Preletora da Seicho-No-Ie Brasília – religião que combina elementos de cristianismo, budismo e xintoísmo –, Sidneia Rocha endossa a explicação. Um dos templos dessa organização religiosa, também na 507, fica perto de bares e supermercados cujos frequentadores são adeptos em potencial, salienta ela.“A localização na W3 é estratégica, pois muitas das pessoas que passam por ali moram nas proximidades”, conta.
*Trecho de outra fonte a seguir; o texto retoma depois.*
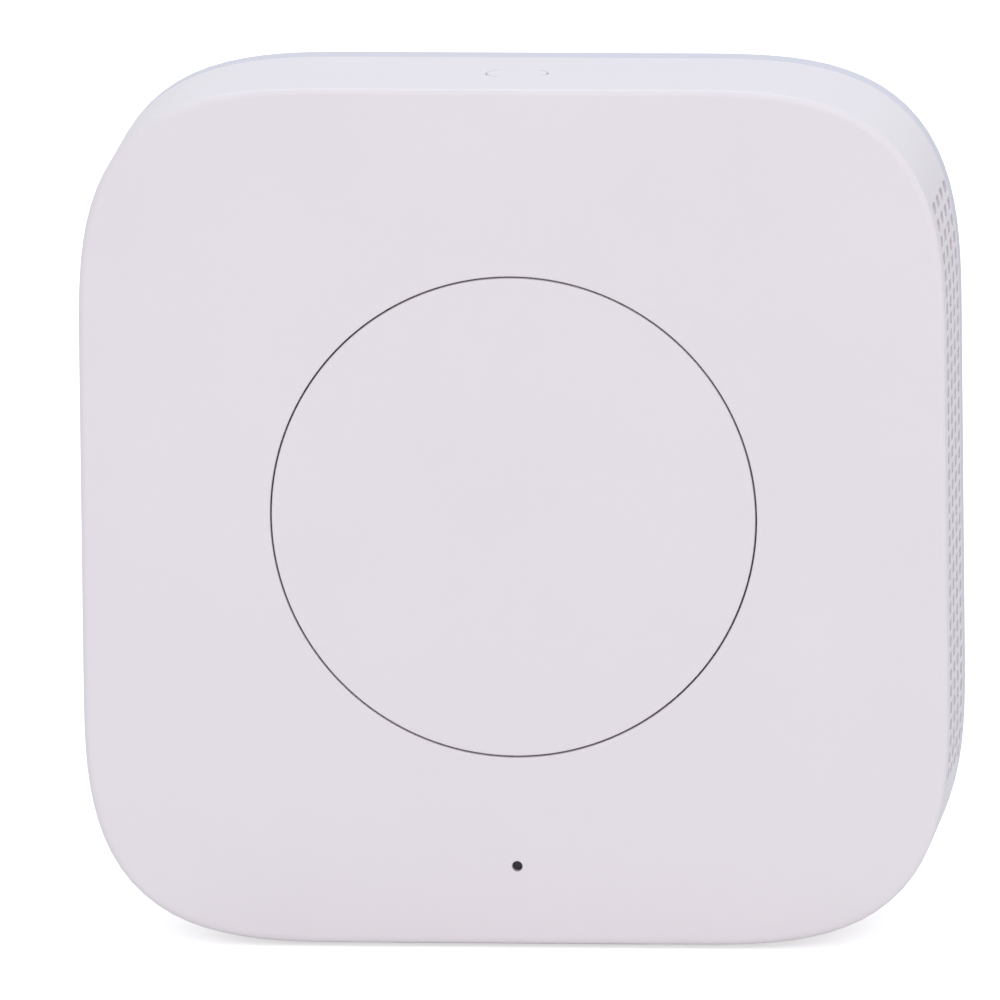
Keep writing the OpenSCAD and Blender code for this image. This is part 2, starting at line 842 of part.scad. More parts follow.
// Diaphragm: a flat surround, a raised panel and the coil former behind it
module speaker_cone() {
    x_cone = x_gasket - 1.2;
    color([0.2, 0.2, 0.2])
    upright() {
        oblong_x(x_cone, x_cone + 0.4, y_speaker, 0, cone_length - 0.1, cone_width - 0.1);
        oblong_x(x_cone + 0.39, x_cone + 1, y_speaker, 0, cone_length - 5, cone_width - 5);
        difference() {
            oblong_x(x_basket + 1.1, x_cone + 0.01, y_speaker, 0, magnet_length - 4, 5);
            oblong_x(x_basket, x_cone - 0.2, y_speaker, 0, magnet_length - 5, 4);
        }
    }
}

module speaker_gasket() {
    color([0.1, 0.1, 0.1])
    upright()
    difference() {
        box(x_gasket, x_gasket + gasket_t, y_speaker - speaker_width / 2, y_speaker + speaker_width / 2,
            -speaker_length / 2, speaker_length / 2);
        oblong_x(x_gasket - 1, x_gasket + gasket_t + 1, y_speaker, 0, cone_length, cone_width);
    }
}

module speaker_socket() {
    color([0.9, 0.9, 0.88])
    upright()
    difference() {
        box(x_wire_socket, x_wire_socket + wire_socket[0], y_board - wire_socket[1], y_board,
            z_wire_socket, z_wire_socket + wire_socket[2]);
        box(x_wire_socket + 1, x_wire_socket + wire_socket[0] - 1, y_board - wire_socket[1] - 1,
            y_board - wire_socket[1] + 0.8, z_wire_socket + 1, z_wire_socket + wire_socket[2] - 1);
    }
}

module speaker_leads() {
    for (i = [0, 1])
        color(i == 0 ? [0.7, 0.1, 0.1] : [0.1, 0.1, 0.1])
        upright()
        wire([for (p = speaker_lead_route) p + [0, 0, i * wire_pitch]], wire_r, 8, [0, 1, 0.2]);
}

// ---- Antenna ----

module antenna_patch() {
    color([0.15, 0.15, 0.16])
    upright()
    box(-patch_length / 2, patch_length / 2, y_front_in + 1.6, y_front_in + 1.6 + patch_width,
        z_floor, z_floor + patch_t);
}

module antenna_lead() {
    color([0.1, 0.1, 0.1])
    upright() {
        wire(antenna_lead_route, lead_r, 8, [1, 0, 0]);
        rod_y(plug_place, plug_r, y_plug, y_plug + plug_height);
    }
}

// ---- Status light ----

module status_led() {
    color([0.95, 0.95, 0.85])
    upright() box(-0.8, 0.8, y_led, y_board, -light_drop - 0.8, -light_drop + 0.8);
}

module light_guide() {
    color([0.35, 0.36, 0.38])
    upright() {
        rod_y([0, -light_drop], guide_tip_r, y_face + light_recess, y_front_in + eps);
        rod_y([0, -light_drop], guide_r, y_front_in, y_led - 0.1);
    }
}

// ---- Pairing button ----

module pair_button() {
    stem_half = 1.5;
    color([0.9, 0.89, 0.91])
    upright() {
        translate([0, y_pair, z_pair_flange - eps]) linear_extrude(height = half_h - z_pair_flange + eps)
            oblong(pair_length, pair_width);
        translate([0, y_pair, z_pair_flange - pair_flange_t]) linear_extrude(height = pair_flange_t)
            oblong(pair_length + 2 * pair_flange, pair_width + 2 * pair_flange);
        box(-stem_half, stem_half, y_pair - stem_half, y_pair_plunger + pair_plunger_r,
            z_pair_stem, z_pair_flange - pair_flange_t + eps);
    }
}

module pair_switch_body() {
    color([0.15, 0.15, 0.16])
    upright()
    difference() {
        box(-pair_switch_w / 2, pair_switch_w / 2, y_board - pair_switch_t, y_board,
            z_pair_switch - pair_switch_h, z_pair_switch);
        rod_z(0, y_pair_plunger, pair_plunger_r + slide_gap / 2, z_pair_switch - pair_plunger_well,
            z_pair_switch + 1);
    }
}

module pair_switch_plunger() {
    color([0.85, 0.75, 0.4])
    upright() rod_z(0, y_pair_plunger, pair_plunger_r, z_pair_switch - pair_plunger_sunk, z_pair_stem);
}

// ---- Back cover ----

// A keyhole, round at the bottom with a slot that rises from it
module keyhole(x, y0, y1) {
    rod_y([x, keyhole_z], keyhole_d / 2, y0, y1);
    box(x - keyhole_slot / 2, x + keyhole_slot / 2, y0, y1, keyhole_z, keyhole_z + keyhole_rise);
    rod_y([x, keyhole_z + keyhole_rise], keyhole_slot / 2, y0, y1);
}

// The room behind a keyhole for a screw's head, grown by wall
module keyhole_pocket(x, y0, y1, wall) {
    r = pocket_r + wall;
    rod_y([x, keyhole_z], r, y0, y1);
    rod_y([x, keyhole_z + keyhole_rise], r, y0, y1);
    box(x - r, x + r, y0, y1, keyhole_z, keyhole_z + keyhole_rise);
}

module cover_body() {
    lip_inset = side_wall + 0.15;
    difference() {
        hull() {
            block(y_split, y_split + 1, 0);
            block(y_back - eps, y_back, back_draft);
        }
        block(y_split - 1, y_back_in, lip_inset + lip_wall);
    }
    difference() {
        block(y_split - lip_depth, y_split + eps, lip_inset);
        block(y_split - lip_depth - 1, y_split + 1, lip_inset + lip_wall);
        speaker_zone(-1);
    }
}

module rear_cover() {
    color([0.85, 0.86, 0.9])
    upright()
    difference() {
        union() {
            cover_body();
            for (p = post_places) rod_y(p, boss_r, y_board_back, y_back_in + eps);
            for (s = [-1, 1]) keyhole_pocket(s * keyhole_spacing / 2, y_pocket, y_back_in + eps, pocket_wall);
        }
        for (p = post_places) {
            rod_y(p, case_screw_d / 2 + 0.1, y_board_back - 1, y_back);
            rod_y(p, screw_head_r + 0.2, y_screw_seat, y_back);
            rod_y(p, pad_d / 2 + slide_gap, y_back - pad_t, y_back + 1);
        }
        for (s = [-1, 1]) {
            keyhole(s * keyhole_spacing / 2, y_pocket + pocket_wall, y_back + 1);
            keyhole_pocket(s * keyhole_spacing / 2, y_pocket + pocket_wall, y_back_in, 0);
        }
        box(-label_width / 2 - slide_gap, label_width / 2 + slide_gap, y_back - label_t, y_back + 1,
            label_z - label_height / 2 - slide_gap, label_z + label_height / 2 + slide_gap);
    }
}

module case_screws() {
    color([0.7, 0.7, 0.72])
    upright()
    for (p = post_places) {
        rod_y(p, case_screw_d / 2, y_screw_seat - screw_length, y_screw_seat + eps);
        difference() {
            rod_y(p, screw_head_r, y_screw_seat, y_screw_seat + screw_head_t);
            screw_cross(p, y_screw_seat + screw_head_t, screw_head_r * 1.2, 0.5, 0.9);
        }
    }
}

module rear_pads() {
    color([0.3, 0.3, 0.31])
    upright()
    for (p = post_places) rod_y(p, pad_d / 2, y_back - pad_t, y_back);
}

module label_plate() {
    color([0.8, 0.8, 0.81])
    upright()
    box(-label_width / 2, label_width / 2, y_back - label_t, y_back,
        label_z - label_height / 2, label_z + label_height / 2);
}

module foot() {
    color([0.3, 0.3, 0.31])
    translate([0, y_foot, 0]) linear_extrude(height = foot_t) oblong(foot_length, foot_width);
}

front_shell();
main_button();
button_frame();
frame_screws();
button_springs();
button_board();
button_board_screws();
main_switch_body();
main_switch_plunger();
ribbon_sockets();
button_ribbon();
main_board();
processor();
memory_chip();
processor_shield();
thermal_pad();
heat_spreader();
radio_module();
radio_shield();
crystal();
power_inductor();
filter_capacitors();
network_jack();
network_contacts();
power_socket();
power_tongue();
speaker_basket();
speaker_magnet();
speaker_cone();
speaker_gasket();
speaker_socket();
speaker_leads();
grille_cloth();
antenna_patch();
antenna_lead();
status_led();
light_guide();
pair_button();
pair_switch_body();
pair_switch_plunger();
rear_cover();
case_screws();
rear_pads();
label_plate();
foot();
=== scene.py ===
"""Finishes the smart home hub: its moulded shell, buttons, back and sockets, the surface of every
part inside it, and a plain studio round it. Each piece is made about the body's centre, in
millimetres, and is then scaled and lifted into the frame."""

import json
import math

import bmesh
import bpy
from bpy.props import FloatProperty, FloatVectorProperty, IntProperty, PointerProperty
from bpy.types import Operator, Panel, PropertyGroup
from mathutils import Matrix, Vector


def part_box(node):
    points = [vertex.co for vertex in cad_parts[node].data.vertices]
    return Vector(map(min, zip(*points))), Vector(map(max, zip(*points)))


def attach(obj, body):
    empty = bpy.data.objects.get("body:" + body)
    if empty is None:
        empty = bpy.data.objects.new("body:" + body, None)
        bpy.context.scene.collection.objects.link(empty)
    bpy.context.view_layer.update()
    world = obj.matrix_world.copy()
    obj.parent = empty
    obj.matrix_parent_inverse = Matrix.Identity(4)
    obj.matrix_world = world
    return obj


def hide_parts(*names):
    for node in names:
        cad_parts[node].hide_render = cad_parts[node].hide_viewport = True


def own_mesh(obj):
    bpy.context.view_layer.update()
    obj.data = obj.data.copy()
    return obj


bl_info = {
    "name": "Smart Home Hub",
    "version": (1, 0, 0),
    "blender": (4, 5, 0),
    "location": "3D View > Sidebar > Hub",
    "description": "Builds the finished pieces of a smart home hub round its CAD frame",
    "category": "Object",
}

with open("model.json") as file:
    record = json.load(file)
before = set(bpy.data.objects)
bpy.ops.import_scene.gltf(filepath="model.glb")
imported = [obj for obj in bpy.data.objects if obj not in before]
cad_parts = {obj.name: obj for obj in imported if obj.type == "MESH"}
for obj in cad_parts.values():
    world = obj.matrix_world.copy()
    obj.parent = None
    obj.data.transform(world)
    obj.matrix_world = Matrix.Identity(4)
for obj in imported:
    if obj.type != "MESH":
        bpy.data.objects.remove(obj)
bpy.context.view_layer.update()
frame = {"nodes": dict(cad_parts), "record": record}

MM = 0.001
SHELL_LOW, SHELL_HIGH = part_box("front_shell")
CENTRE_Z = (SHELL_LOW.z + SHELL_HIGH.z) / 2
HALF_WIDTH = SHELL_HIGH.x / MM
Y_FACE = SHELL_LOW.y / MM
Y_SPLIT = SHELL_HIGH.y / MM
Y_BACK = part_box("rear_cover")[1].y / MM
INTO_FRAME = Matrix.Translation((0, 0, CENTRE_Z)) @ Matrix.Scale(MM, 4)
# Turns a place in the frame into millimetres about the body's centre
OUT_OF_FRAME = INTO_FRAME.inverted()
OUTLINE_SEGMENTS = 192
# Halvings in the search for a point of the body's outline
OUTLINE_SEARCH = 36
# The sizes below are in millimetres
# Clearance between the cover's lip and the shell's side walls
LIP_GAP = 0.15
# Clearance between a button's flange and the wall that the button works in
FLANGE_GAP = 0.3
# Clearance round a rubber part or the label plate in its recess
RECESS_GAP = 0.1
# Radius of the heads of the screws that hold the button's frame
FRAME_SCREW_HEAD = 1.9
# The posts for those screws: radius, radius of the pilot hole and its depth
FRAME_POST, FRAME_PILOT, FRAME_PILOT_DEPTH = 2.5, 1.02, 1.6
# A case screw's pilot hole in the shell's posts: radius and depth
CASE_PILOT, CASE_PILOT_DEPTH = 1.27, 8.2
# Radius of the way through the back cover for a case screw's shank and head
CASE_SCREW_HOLE, CASE_SCREW_HEAD_HOLE = 1.35, 2.5
# Height of a case screw's head
CASE_SCREW_HEAD_HEIGHT = 1.8
# Height of the keyholes' round entries above the body's centre
KEYHOLE_RISE_FROM_CENTRE = 2
# How far a post, a rib or a boss reaches into the wall that it stands on
SUNK = 0.02
# How far a cutter reaches past the surface that it is cut into
OVER = 0.5
# Width of the narrow flat band beside a rounded edge, which keeps its shading off the face
BAND = 0.15


def length(name, description, millimetres):
    """A size that a user may change, given in millimetres."""
    return FloatProperty(
        name=name,
        description=description,
        default=millimetres * MM,
        min=0.0,
        precision=5,
        unit="LENGTH",
        subtype="DISTANCE",
    )


def colour(name, description, red, green, blue):
    """A colour that a user may change, in linear light."""
    return FloatVectorProperty(
        name=name,
        description=description,
        default=(red, green, blue, 1.0),
        size=4,
        min=0.0,
        max=1.0,
        subtype="COLOR",
    )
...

Sidneia lembra que o ponto religioso se aproxima da original, pois, no Distrito Federal, a igreja foi fundada na Asa Sul: funcionava na Escola Parque da 308 Sul na década de 1980.
Evangélicos
Líder da Igreja do Monte (513 Sul) há 10 anos, o pastor Melquisedeque Carvalho de Castro enfatiza a presença de moradores de outras cidades do DF durante a semana. “Muitos fiéis vivem em outras regiões, mas trabalham na W3 ou perto dela e, após terminarem o expediente, já ficam na igreja”, explica.
Ele estima que 30% dos frequentadores do templo moram fora do Plano Piloto. “Grande parte dos fiéis é de Samambaia, Planaltina, Vila Planalto”, acrescenta.
O “boom” religioso divide opiniões. O comerciante Jhess Luis de Carvalho, dono de uma loja de frutas e lanches na 515 Sul, avalia que o comércio sofre prejuízo ao perder espaço para locais de culto. “Essas igrejas ficam fechadas na maior parte do dia, quando as lojas estão abertas. Não contribuem para o fluxo de pessoas”, analisa. Ele teme um aumento de locais destinados a cultos na região e, consequentemente, maior míngua do comércio.
“Acho que deveria haver um setor específico para igrejas, como há o de oficinas, a Cidade do Automóvel [no Setor Complementar de Indústria e Abastecimento, o SCIA] e vários outros, pois não fazem parte de comércio”, sugere.
A W3 já concentrou os principais bares e restaurantes brasilienses e sediou desfiles carnavalescos. Entretanto, para o professor de arquitetura aposentado da Universidade de Brasília (UnB) Antônio Carlos Carpintero, a avenida tem perdido a identidade. Ele aponta que a instalação de locais religiosos descaracteriza as vias, pois contradiz o projeto original urbanístico de Brasília.
“A W3 seria um acesso de carga, para caminhões. Nela, haveria armazéns, lojas grandes, de atacado, na W2, voltadas para os blocos residenciais. Não estavam previstas igrejas”, explica. Porém, ocorreu o contrário, por causa da demanda populacional, segundo o especialista.
Carpintero acrescenta que o plano original da cidade, elaborado pelo urbanista Lucio Costa, reservava uma igreja a cada quatro superquadras do Plano Piloto.
Mas há quem comemore a presença de templos nas avenidas. A servidora pública Elena Cunha mora em um prédio da 311 Sul e frequenta a Igreja Batista Ebenézer da 512, à qual ela vai a pé. “Uma centralização dos locais religiosos prejudicaria muita gente que não mora perto. Tê-los de modo tão diversificado na W3, que é uma das principais vias, facilita o acesso”, elogia.
Lojas fechadas
Na contramão do elevado número de igrejas, há cada vez mais lojas fechadas nessas vias. Em todas as quadras, pelo menos uma não funciona. Ao longo da 512, por exemplo, a reportagem notou cinco estabelecimentos inoperantes.
O presidente da Federação do Comércio de Bens, Serviços e Turismo do Distrito Federal (Fecomércio-DF), Adelmir Santana, explica fatores que contribuem para o declínio comercial na W3 e W2 Sul. “A decadência já dura mais de 20 anos. Os aluguéis estão mais caros. Além disso, houve surgimento de shoppings e outros estabelecimentos comerciais, o que fez grandes lojas saírem dali”, afirma.
Procurada, a Administração Regional do Plano Piloto informou não dispor de “levantamento específico que demonstre a quantidade de estabelecimentos comerciais na W3/W2 Sul, pois o comércio é dinâmico e as licenças emitidas são cadastradas pelo CNPJ dos interessados”.